これから統計検定を受検してみようと思う方は
2023年現在、統計検定は、受検資格や受検制限はなく、どの級からでも受検することができます。1級以外はCBT(Computer Based Testing)方式、1級は毎年11月にPBT(Paper Based Testing:各試験会場での論述形式)方式で行われます。
受検は「級、種別」での申し込みであり、受検料が一般、学割、同時受検割引などがあるので、内容をしっかり確認して申し込む必要があります。
「算数・数学は得意!」という方であれば、参考書と問題集を揃えれば、独学で乗り切れると思います。勉強期間は2か月程度で十分でしょう。もし「算数・数学はイマイチ」という方であれば、通信教育などを検討した方が、学習効率が良いかもしれません。

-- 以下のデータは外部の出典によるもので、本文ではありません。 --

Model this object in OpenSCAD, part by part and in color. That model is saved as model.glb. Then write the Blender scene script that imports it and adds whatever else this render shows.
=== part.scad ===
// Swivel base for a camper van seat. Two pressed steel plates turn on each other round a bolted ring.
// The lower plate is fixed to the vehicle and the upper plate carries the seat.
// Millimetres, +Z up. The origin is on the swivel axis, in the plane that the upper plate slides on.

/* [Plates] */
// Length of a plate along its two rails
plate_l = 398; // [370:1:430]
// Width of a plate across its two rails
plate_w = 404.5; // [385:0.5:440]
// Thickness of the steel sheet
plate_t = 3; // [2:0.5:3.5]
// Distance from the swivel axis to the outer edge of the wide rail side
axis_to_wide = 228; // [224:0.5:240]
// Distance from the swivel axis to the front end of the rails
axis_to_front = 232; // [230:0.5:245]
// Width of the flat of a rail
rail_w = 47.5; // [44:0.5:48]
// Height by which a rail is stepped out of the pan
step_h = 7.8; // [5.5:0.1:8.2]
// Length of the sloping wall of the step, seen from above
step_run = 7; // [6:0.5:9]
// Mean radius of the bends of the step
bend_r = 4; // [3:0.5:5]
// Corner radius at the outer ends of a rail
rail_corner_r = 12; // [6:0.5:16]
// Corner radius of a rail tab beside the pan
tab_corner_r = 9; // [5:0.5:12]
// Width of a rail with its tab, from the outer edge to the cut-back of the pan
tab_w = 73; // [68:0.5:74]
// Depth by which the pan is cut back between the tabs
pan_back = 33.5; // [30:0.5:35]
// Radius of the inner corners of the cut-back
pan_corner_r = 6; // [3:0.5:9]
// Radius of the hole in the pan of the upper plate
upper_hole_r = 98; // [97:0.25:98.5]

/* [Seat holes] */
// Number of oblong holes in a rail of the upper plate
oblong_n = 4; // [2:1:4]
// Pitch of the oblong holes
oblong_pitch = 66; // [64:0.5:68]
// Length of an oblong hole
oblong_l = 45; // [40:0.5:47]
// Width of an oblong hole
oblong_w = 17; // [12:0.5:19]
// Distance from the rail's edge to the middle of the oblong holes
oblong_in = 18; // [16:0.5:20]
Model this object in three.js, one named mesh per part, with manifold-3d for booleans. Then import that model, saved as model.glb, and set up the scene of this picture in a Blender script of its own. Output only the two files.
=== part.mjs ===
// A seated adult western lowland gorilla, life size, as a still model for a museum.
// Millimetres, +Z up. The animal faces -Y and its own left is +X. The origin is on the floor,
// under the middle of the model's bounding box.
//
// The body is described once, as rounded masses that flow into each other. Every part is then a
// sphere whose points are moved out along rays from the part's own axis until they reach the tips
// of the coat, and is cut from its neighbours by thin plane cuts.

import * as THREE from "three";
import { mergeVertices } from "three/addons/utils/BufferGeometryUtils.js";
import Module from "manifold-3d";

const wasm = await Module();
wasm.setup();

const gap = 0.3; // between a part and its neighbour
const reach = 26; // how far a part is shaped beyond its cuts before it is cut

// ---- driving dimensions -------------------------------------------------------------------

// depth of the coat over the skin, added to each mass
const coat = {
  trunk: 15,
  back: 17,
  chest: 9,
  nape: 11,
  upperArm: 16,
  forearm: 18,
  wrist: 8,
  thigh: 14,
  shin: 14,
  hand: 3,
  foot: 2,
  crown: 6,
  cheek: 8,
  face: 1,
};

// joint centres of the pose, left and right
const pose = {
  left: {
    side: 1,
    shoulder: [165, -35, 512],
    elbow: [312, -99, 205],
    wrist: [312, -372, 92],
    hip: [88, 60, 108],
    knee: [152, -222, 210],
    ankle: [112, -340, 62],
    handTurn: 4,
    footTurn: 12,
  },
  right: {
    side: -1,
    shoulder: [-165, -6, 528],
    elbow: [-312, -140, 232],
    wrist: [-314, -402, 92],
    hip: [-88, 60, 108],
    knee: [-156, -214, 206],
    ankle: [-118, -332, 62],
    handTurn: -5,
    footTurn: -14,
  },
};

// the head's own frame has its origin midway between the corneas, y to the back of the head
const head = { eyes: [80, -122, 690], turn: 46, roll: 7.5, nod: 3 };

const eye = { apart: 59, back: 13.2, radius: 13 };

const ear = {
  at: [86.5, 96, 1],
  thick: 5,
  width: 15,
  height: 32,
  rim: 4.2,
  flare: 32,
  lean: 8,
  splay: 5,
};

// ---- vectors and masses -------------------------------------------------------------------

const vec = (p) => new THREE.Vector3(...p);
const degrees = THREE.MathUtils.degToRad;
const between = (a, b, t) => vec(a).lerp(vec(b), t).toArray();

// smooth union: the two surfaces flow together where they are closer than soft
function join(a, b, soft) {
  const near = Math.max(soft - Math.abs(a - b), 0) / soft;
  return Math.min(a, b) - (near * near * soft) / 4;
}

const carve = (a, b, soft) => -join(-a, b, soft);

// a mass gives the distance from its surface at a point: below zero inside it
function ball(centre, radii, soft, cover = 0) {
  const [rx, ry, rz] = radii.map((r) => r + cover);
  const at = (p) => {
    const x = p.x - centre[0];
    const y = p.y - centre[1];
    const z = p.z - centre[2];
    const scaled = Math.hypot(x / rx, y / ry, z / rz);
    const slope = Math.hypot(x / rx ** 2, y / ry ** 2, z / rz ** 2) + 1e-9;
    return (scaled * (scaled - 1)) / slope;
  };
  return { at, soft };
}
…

私は初受検で、無事に合格することができました。機会があれば、2級受検を検討したいです。

まとめ:統計検定3級を受検してみた
受検した結果を踏まえて、3点に絞ってお話させていただきました。
- 統計検定とは?:統計知識と活用力を評価する全国統一試験
- 参考書と勉強法:4級で基礎→3級テキスト→問題集。設問の意図を読む
- 「学んだことを活用する」ということ:データで意思決定。ITスキルと組み合わせると強力な武器に
統計検定は、民間資格であり、勉強時間と経費のコストが多くかかりますが、これ以上のデメリットがないことが、最大のメリットです。統計の知識は、幅広く役に立ちます。データの意味を正しく理解し、データ分析を行うことでより良い意思決定ができるようになります。また、IT・デジタルとの相性が良く、情報技術のスキルと組み合わせることで、さらなる強み・アピールポイントとなるでしょう。
身につける勉強をする限り、受検して損のない資格だと自信をもっておすすめします。